Attention manipulation (AtMan)

Attention manipulation (AtMan) is the Aleph Alpha method to manipulate the attention of an input sequence by suppression or amplification.


What is attention manipulation?

Attention manipulation can be applied to input sequences — such as a token, word, or sentence — to steer the model’s prediction in a different contextual direction.

With AtMan, you can manipulate attention in both directions, either suppressing or amplifying an input sequence. This opens up many opportunities when designing your prompt.

To learn about the technical details of AtMan, see the paper we published.

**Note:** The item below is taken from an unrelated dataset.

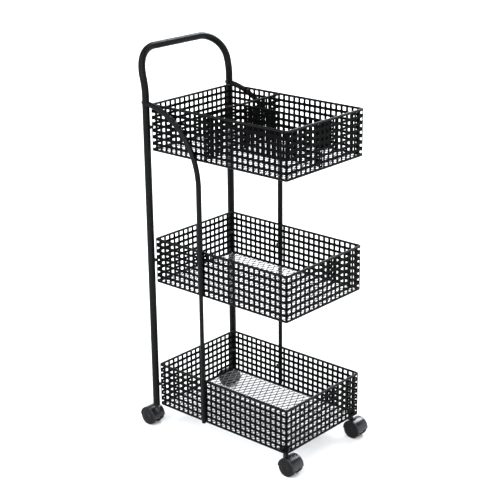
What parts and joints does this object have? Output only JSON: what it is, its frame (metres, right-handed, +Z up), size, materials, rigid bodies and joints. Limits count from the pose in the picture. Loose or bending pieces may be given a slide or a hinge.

Suppressing an input sequence

AtMan can suppress the attention that is given to a token, or set of tokens, in an input. For example, the completion for the following prompt without any attention manipulation looks like this:

Hello, my name is Lucas. I like soccer and basketball. Today I will play soccer.

With AtMan, you can suppress any part of a text in your prompt to obtain a different completion. In our example, we suppress "soccer":

Hello, my name is Lucas. I like soccer and basketball. Today I will play basketball with my friends.

The suppression of "soccer" led to a different completion.

Amplifying an input sequence

AtMan also allows you to amplify the attention given to a token. The completion for the following prompt without any attention manipulation looks like this:

I bought a game and a party hat. Tonight I will be wearing the party hat while playing the game.

Let’s say that we really want to play the game tonight. In this case, we amplify the attention paid to "game":

I bought a game and a party hat. Tonight I will be playing games with my friends.

Again, the attention manipulation led to a different completion.

AtMan for embeddings, evaluation, and multimodal input

AtMan can be used not only for text input completions, but also for multimodal input completions, (semantic) embeddings, and evaluation calls.